• CS says government has liaised with global partners and developed protocols which shall be rolled out once borders are opened.
• He says Kenya is lucky it has a strong domestic market as it will take time for the international market to open up.
The tourism sector has suffered greatly after the Covid-19 pandemic affected over 90 per cent of its operations.
Tourism CS Najib Balala said the sector used to generate Sh170 billion of revenue to the government.
So far, the CS said, plans are in top gear to reopen the industry in line with the globally recommended protocols. Balala said they are awaiting approvals from the World Tourism and Travel Council.
He said the government has liaised with global partners and developed protocols which shall be rolled out once borders are opened.
"We are working with WTTC to get the stamp or certification that our protocols are compliant internationally," the CS said.
Balala was speaking in Watamu in Kilifi county during the World Sea Turtle Day on Tuesday.
The CS also toured the Watamu Marine Association plastic recycling centre and the Bio Ken Snake farm in the resort town. He said the sector was facing hard times due to the pandemic but expressed optimism the situation would return to normal.
“The country's GDP depends on tourism. Globally, we have lost over 120 million jobs and over Sh40 trillion in revenue," Balala said.
However, Balala said the market in Kenya will recover first followed by the international tourism due to the restrictions imposed in some countries.

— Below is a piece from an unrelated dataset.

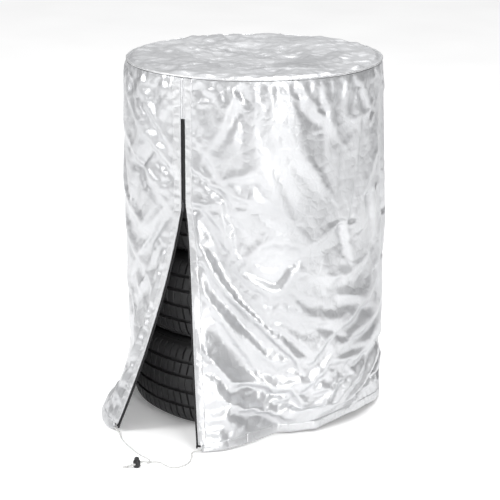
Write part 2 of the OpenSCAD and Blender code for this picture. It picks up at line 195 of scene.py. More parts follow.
# ------------------------------------------------------------------ materials
class Surface:
    """A node material on Principled BSDF: colour variation, roughness variation and a chain of bumps."""

    def __init__(self, name, **sockets):
        self.m = bpy.data.materials.new(name)
        self.m.use_nodes = True
        self.tree = self.m.node_tree
        self.bsdf = next(n for n in self.tree.nodes if n.type == "BSDF_PRINCIPLED")
        for socket, value in sockets.items():
            self.bsdf.inputs[socket.replace("_", " ")].default_value = value
        self.coords = self.node("ShaderNodeTexCoord").outputs["Object"]
        self.normal = None

    def node(self, kind, **inputs):
        n = self.tree.nodes.new(kind)
        for socket, value in inputs.items():
            n.inputs[socket.replace("_", " ")].default_value = value
        return n

    def link(self, a, b):
        self.tree.links.new(a, b)

    def noise(self, scale, detail=3.0, rough=0.5, distortion=0.0):
        n = self.node("ShaderNodeTexNoise", Scale=scale, Detail=detail, Roughness=rough,
                      Distortion=distortion)
        self.link(self.coords, n.inputs["Vector"])
        return n.outputs["Fac"]

    def creases(self, scale, warp=0.06):
        """Distance to the edges of warped cells, which reads as sharp creases."""
        n = self.node("ShaderNodeTexNoise", Scale=scale * 0.7, Detail=2.0)
        self.link(self.coords, n.inputs["Vector"])
        add = self.node("ShaderNodeVectorMath")
        add.operation = "MULTIPLY_ADD"
        add.inputs[1].default_value = (warp, warp, warp)
        self.link(n.outputs["Color"], add.inputs[0])
        self.link(self.coords, add.inputs[2])
        v = self.node("ShaderNodeTexVoronoi", Scale=scale)
        v.feature = "DISTANCE_TO_EDGE"
        self.link(add.outputs["Vector"], v.inputs["Vector"])
        return self.ramp(v.outputs["Distance"], [(0.0, (0, 0, 0, 1)), (0.22, (1, 1, 1, 1))])

    def wave(self, scale, direction="Z", distortion=0.0):
        w = self.node("ShaderNodeTexWave", Scale=scale, Distortion=distortion)
        w.bands_direction = direction
        self.link(self.coords, w.inputs["Vector"])
        return w.outputs["Fac"]

    def ramp(self, source, stops):
        r = self.node("ShaderNodeValToRGB")
        while len(r.color_ramp.elements) < len(stops):
            r.color_ramp.elements.new(0.5)
        for element, (place, colour) in zip(r.color_ramp.elements, stops):
            element.position, element.color = place, colour
        self.link(source, r.inputs["Fac"])
        return r.outputs["Color"]

    def colour(self, source, low, high, near=0.3, far=0.7):
        self.link(self.ramp(source, [(near, (*low, 1)), (far, (*high, 1))]), self.bsdf.inputs["Base Color"])
        return self

    def rough(self, source, low, high):
        self.link(self.ramp(source, [(0.3, (low,) * 3 + (1,)), (0.7, (high,) * 3 + (1,))]),
                  self.bsdf.inputs["Roughness"])
        return self

    def bump(self, source, strength, distance):
        b = self.node("ShaderNodeBump", Strength=strength, Distance=distance)
        self.link(source, b.inputs["Height"])
        if self.normal:
            self.link(self.normal, b.inputs["Normal"])
        self.normal = b.outputs["Normal"]
        self.link(self.normal, self.bsdf.inputs["Normal"])
        return self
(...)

"I am optimistic that in one year we can work hard in the domestic market, but stakeholders in the industry must appreciate the domestic market has a different taste and become sensitive in prices.”
The pandemic has evidently shown that tourism is not about travel but everyone in the value chain including farmers, snake parks and all other businesses that depend on the sector for survival, he said.
In Watamu, for example, which is a renowned international tourism destination, all hotels are closed because the sector is dead, Balala said.
"It’s a lesson to open up to the domestic market, we need to change our mindset and appreciate that the domestic market is valuable.”
He said Kenya is lucky it has a strong domestic market as it will take time for the international market to open up.
South Africa has said they would open international travel in 2021 while parts of Europe are saying they will not allow their citizens to travel out until 2021, he said.
“The aviation industry needs to start operating so the tourism industry gets successful.”
Balala’s announcement comes as investors in the North Coast appealed to the government to reopen the skies to begin recovery after flights were halted due to the coronavirus pandemic.